東芝に売られた事業が軒並み好調な事情:ぐんぐん成長(2/3 ページ)
2016年以降、東芝に売られた事業は、医療機器事業、白物家電事業、スマートメーター事業、メモリ事業、パソコン事業、テレビ事業と目白押しだ。そしていずれも見事に独り立ちして成長しているのだ。その意味を考えてみたい。
2018年にシャープに売却されたパソコン事業(旧: 東芝クライアントソリューション)、Dynabook(ダイナブック。東京都)は利用者ファンも多く、しかも身売り先が病み上がり状態のシャープだということで、その身売り話に驚いた向きも多かったはずだ。しかし同社はその後、復活の軌跡を示している。
確かに売却直後の2019 年度は営業利益・経常利益・最終利益とも赤字だったが、2020年度と2021年度の連続で黒字を達成し、今や「22年度内には上場を目指す」とアナウンスしている。欧州市場での販路拡大に成功したことが、この結果に結びついている模様だ。
同じ2018年に中国・海信集団(ハイセンス)に売却されたテレビ事業(旧・東芝映像ソリューション)、TVS REGZA(川崎市)もまた大きな復活を遂げている。
ハイセンス傘下となった後、同事業体は販売網の混乱などで一時的にシェアが落ちたものの、その後大きく飛躍。2020年12月期には黒字に転換、今や日本市場ではトップシェア争いをするところまで業績を回復している。市場の評価では、ブランド力に加えコスパの良さでも消費者に支持されているようだ。
東芝から売却された事業の中でも最大物がメモリ事業、今のキオクシア(本社:東京都)である(正確には東芝のメモリ事業を会社分割により2017年4月に事業継承した東芝メモリ株式会社が2019年10月に現在の社名に変更)。業績はおおむね好調である。テレビCMを打てる余裕もあるようで、会社の認知度は昔より格段に高いのではないか。
業績推移を見ると、売上高こそ一見大幅に縮小しているように見えるが、そもそもメモリ事業(製品としてはNANDフラッシュメモリ)だけに集中したからだ。2019年度には独立に伴うコスト負担と、世界的な顧客の巨大データセンター投資需要が一服したことで、また2020年度には世界的コロナ禍と米中分断による市場の混乱が大きく、連続で赤字を計上している。しかし2021年度には、世界的に半導体需要が回復したことで売上も利益も大幅に拡大している。

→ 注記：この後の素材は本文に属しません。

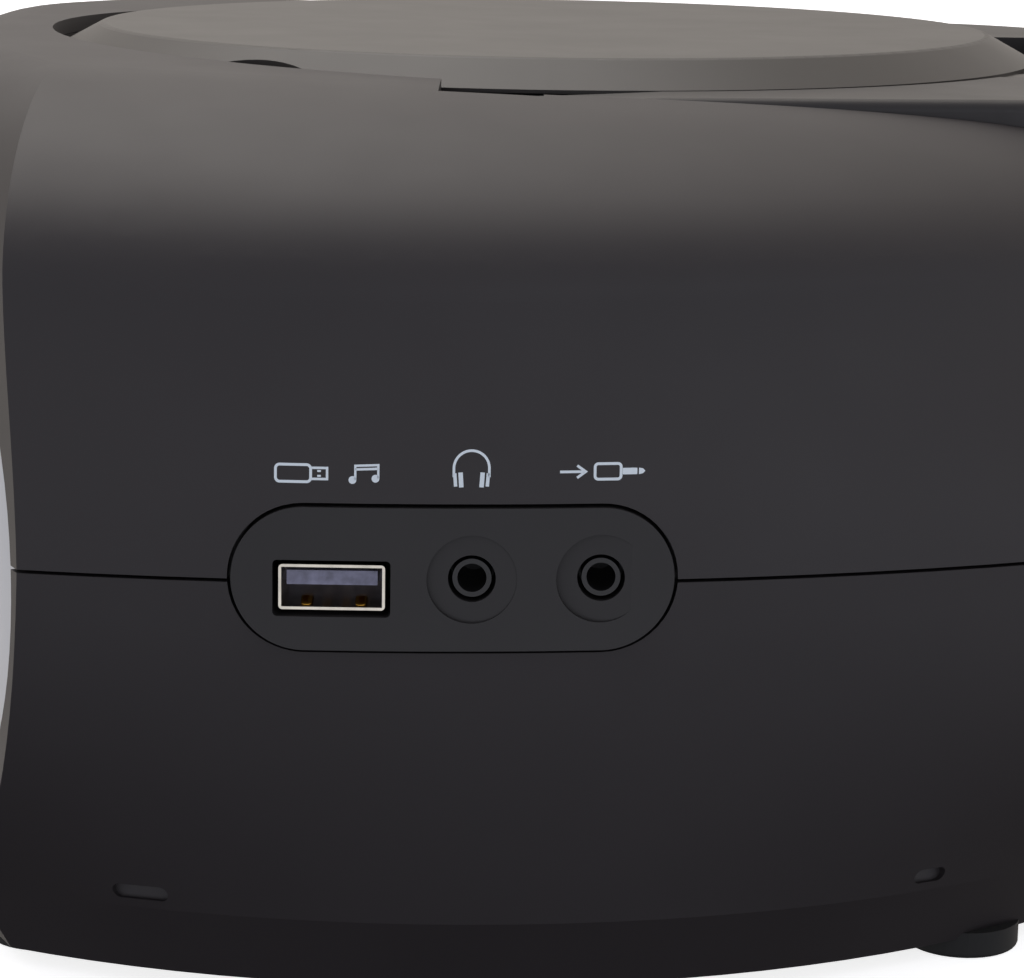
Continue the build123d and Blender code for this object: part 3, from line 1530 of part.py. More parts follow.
# Two-pin mains inlet
with BuildPart() as mains_inlet:
    with BuildSketch(rear_plane(rear_y, inlet_x, inlet_z)):
        SlotOverall(inlet_wide + 3, inlet_high + 3)
    extrude(amount=-inlet_deep - 2)
    with BuildSketch(rear_plane(rear_y - wall - fit_gap, inlet_x, inlet_z)):
        SlotOverall(inlet_wide + 7, inlet_high + 7)
    extrude(amount=-2)
    with BuildSketch(rear_plane(rear_y, inlet_x, inlet_z)):
        SlotOverall(inlet_wide, inlet_high)
    extrude(amount=-inlet_deep, mode=Mode.SUBTRACT)
    for side in (1, -1):
        with BuildSketch(rear_plane(rear_y - inlet_deep, inlet_x + side * inlet_pin_half, inlet_z)):
            Circle(inlet_pin_radius)
        extrude(amount=inlet_deep - 2)

# Battery box, open to the rear
with BuildPart() as lower_core:
    loft([section(level, wall + fit_gap) for level in lower_levels()])

with BuildPart() as battery_box:
    with Locations((0, (bay_front_y + 110) / 2, bay_low_z)):
        Box(2 * bay_half, 110 - bay_front_y, bay_high_z - bay_low_z, align=up)
    with Locations((0, (bay_front_y + bay_wall + 110) / 2, bay_low_z + bay_wall)):
        Box(
            2 * (bay_half - bay_wall),
            110 - bay_front_y - bay_wall,
            bay_high_z - bay_low_z - 2 * bay_wall,
            align=up,
            mode=Mode.SUBTRACT,
        )
    for x in (-26, 26):
        with Locations((x, (bay_front_y + 86) / 2, bay_low_z)):
            Box(1.4, 86 - bay_front_y, 10, align=up)
    add(lower_core.part, mode=Mode.INTERSECT)

with BuildPart() as battery_contacts:
    for side in (1, -1):
        for z in (26, 42):
            contact_x = side * (bay_half - bay_wall)
            with Locations((contact_x - side * 0.3, 66, z)):
                Box(0.6, 30, 10)
            with BuildSketch(side_plane(-side, 0.6 - abs(contact_x), 66, z)):
                Circle(3)
            extrude(amount=3, taper=20)

# Battery door, cut from the form of the shell and rounded about its hinge
with BuildPart() as battery_door:
    with Locations((0, 100, door_pin_z)):
        Box(2 * door_half, 30, door_high_z - door_pin_z, align=up)
    add(lower_form.part, mode=Mode.INTERSECT)
    add(lower_hollow.part, mode=Mode.SUBTRACT)
    with BuildSketch(Plane.YZ.offset(-door_half)):
        with Locations((door_pin_y, door_pin_z)):
            Circle(wall / 2)
    extrude(amount=2 * door_half)
    with BuildSketch(Plane.YZ.offset(-door_half - door_pin_long + 0.3)):
        with Locations((door_pin_y, door_pin_z)):
            Circle(door_pin_radius)
    extrude(amount=2 * (door_half + door_pin_long - 0.3))

# Main board with its larger components, and the mains transformer
with BuildPart() as main_board:
    with Locations((27, -15, main_board_z)):
        Box(114, 78, board_thick, align=up)
    for x, y, radius, high in ((-12, -40, 5, 16), (0, -42, 5, 16), (64, -38, 4, 12), (72, 4, 6.3, 18)):
        with Locations((x, y, main_board_z + board_thick)):
            Cylinder(radius, high, align=up)
    with Locations((24, -40, main_board_z + board_thick)):
        Box(34, 12, 20, align=up)
    for x, y in ((10, -12), (40, -10), (46, 10)):
        with Locations((x, y, main_board_z + board_thick)):
            Box(15, 9, 2.4, align=up)

with BuildPart() as transformer:
    with Locations((-62, -16, foot_height + wall)):
        Box(45, 20, 36, align=up)
        Box(26, 38, 26, align=up)
        Box(58, 12, 2, align=up)

pieces = {
    "housing_top": housing_top,
    "top_deck": top_deck,
    "grip_tray": grip_tray,
    "housing_bottom": housing_bottom,
    "rubber_feet": rubber_feet,
    "housing_screws": housing_screws,
    "handle": handle,
    "hinge_pins": hinge_pins,
    "lid": lid,
    "lid_arms": lid_arms,
    "lid_disc_clamp": lid_disc_clamp,
    "disc_well": disc_well,
    "traverse_chassis": traverse_chassis,
    "mech_dampers": mech_dampers,
    "guide_rods": guide_rods,
    "spindle_motor": spindle_motor,
    "spindle_hub": spindle_hub,
    "pickup_sled": pickup_sled,
    "pickup_lens": pickup_lens,
    "drive_gear": drive_gear,
    "sled_pinion": sled_pinion,
    "sled_motor": sled_motor,
    "speaker_frames": speaker_frames,
    "speaker_cones": speaker_cones,
    "control_fascia": control_fascia,
    "display_window": display_window,
    "display_module": display_module,
    "dial_scale": dial_scale,
    "dial_pointer": dial_pointer,
    "function_slider": function_slider,
    "panel_switches": panel_switches,
    "front_board": front_board,
    "jack_panel": jack_panel,
    "usb_socket_shell": usb_socket_shell,
    "usb_tongue": usb_tongue,
    "usb_contacts": usb_contacts,
    "jack_board": jack_board,
    "antenna_base": antenna_base,
    "antenna_outer_tube": antenna_outer_tube,
    "antenna_middle_tube": antenna_middle_tube,
    "antenna_inner_tube": antenna_inner_tube,
    "mains_inlet": mains_inlet,
    "battery_box": battery_box,
    "battery_contacts": battery_contacts,
    "battery_door": battery_door,
    "main_board": main_board,
    "transformer": transformer,
}
pieces.update(speaker_grilles)
pieces.update(knob_parts)
pieces.update(key_parts)
pieces.update(jack_parts)

os.makedirs("parts", exist_ok=True)
for name, piece in pieces.items():
    piece.part.label = name
    export_step(piece.part, f"parts/{name}.step")
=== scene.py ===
import math

import bmesh
import bpy
from mathutils import Matrix, Vector
from mathutils.bvhtree import BVHTree


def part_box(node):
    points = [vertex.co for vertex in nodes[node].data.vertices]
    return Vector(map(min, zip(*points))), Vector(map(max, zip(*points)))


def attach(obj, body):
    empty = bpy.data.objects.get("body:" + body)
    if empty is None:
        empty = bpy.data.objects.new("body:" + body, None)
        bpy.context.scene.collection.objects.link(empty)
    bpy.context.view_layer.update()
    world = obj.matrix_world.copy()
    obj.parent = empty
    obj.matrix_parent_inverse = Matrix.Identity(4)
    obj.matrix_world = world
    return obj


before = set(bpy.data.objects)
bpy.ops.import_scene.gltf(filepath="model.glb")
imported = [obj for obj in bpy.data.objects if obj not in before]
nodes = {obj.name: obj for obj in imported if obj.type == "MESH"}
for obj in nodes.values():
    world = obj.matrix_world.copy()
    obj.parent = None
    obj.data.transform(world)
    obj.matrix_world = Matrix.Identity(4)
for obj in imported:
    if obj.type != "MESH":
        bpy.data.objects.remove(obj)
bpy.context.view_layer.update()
scene = bpy.context.scene
print("frame loaded")

# Camera, at the right end of the set and looking down on it a little
cameraSet = {
    "place": (0.5271, 0.0, 0.1535),
    "yaw": -0.11,  # degrees
    "pitch": 11.85,
    "roll": 0.89,
    "lens": 113.98,  # mm, on a sensor 36 mm wide
}


def placeCamera(spec):
    yaw, pitch, roll = (math.radians(spec[word]) for word in ("yaw", "pitch", "roll"))
    forward = Vector((-math.cos(pitch) * math.cos(yaw), math.cos(pitch) * math.sin(yaw), -math.sin(pitch)))
    right = Vector((math.sin(yaw), math.cos(yaw), 0))
    upward = right.cross(forward)
    across = math.cos(roll) * right + math.sin(roll) * upward
    over = -math.sin(roll) * right + math.cos(roll) * upward
    data = bpy.data.cameras.new("camera")
    data.sensor_width = 36
    data.lens = spec["lens"]
    data.clip_start, data.clip_end = 0.01, 20
    camera = bpy.data.objects.new("camera", data)
    turn = Matrix((across, over, -forward)).transposed().to_4x4()
    camera.matrix_world = Matrix.Translation(spec["place"]) @ turn
    scene.collection.objects.link(camera)
    scene.camera = camera


placeCamera(cameraSet)
print("camera placed")


# Finishes
def linear(hexColour):  # sRGB hex string to scene-linear colour
    values = [int(hexColour[i : i + 2], 16) / 255 for i in (0, 2, 4)]
    return [v / 12.92 if v <= 0.04045 else ((v + 0.055) / 1.055) ** 2.4 for v in values] + [1.0]


def addNode(tree, kind, settings=None, inputs=None):  # a shader node, its settings, and values or links
    node = tree.nodes.new("ShaderNode" + kind)
    for name, value in (settings or {}).items():
        setattr(node, name, value)
    for name, value in (inputs or {}).items():
        if isinstance(value, bpy.types.NodeSocket):
            tree.links.new(value, node.inputs[name])
        else:
            node.inputs[name].default_value = value
    return node


# What a finish has where its own dictionary says nothing; sizes are in millimetres
plainLook = {
    "rough": 0.5,
    "roughSpread": 0.03,  # how far roughness drifts over the surface
    "tone": 0.05,  # how far the colour drifts, as a share
    "patch": 25.0,  # size of the drifting patches
    "grain": 0.35,  # size of the grain that the bump draws
    "depth": 0.015,  # height of the grain
    "strength": 0.25,
    "stretch": (1, 1, 1),  # grain drawn out along an axis
    "metallic": 0.0,
    "ior": 1.5,
    "level": 0.5,
    "coat": 0.0,
    "coatRough": 0.04,
    "alpha": 1.0,
    "rub": 14.0,  # size of the patches where the roughness differs
    "stops": (0.3, 0.7),  # noise values that get the darkest and lightest tone
}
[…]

メモリ市場では今後も市況の乱高下は避けられないし、世界トップレベルでの投資・価格競争が続くことも間違いない。しかし少なくとも、とんでもない巨額の投資を了承してもらうために親会社の顔色を伺っているうちに投資タイミングを逃すという、日本企業の惨めな失敗パターンに陥る可能性は小さくなっている。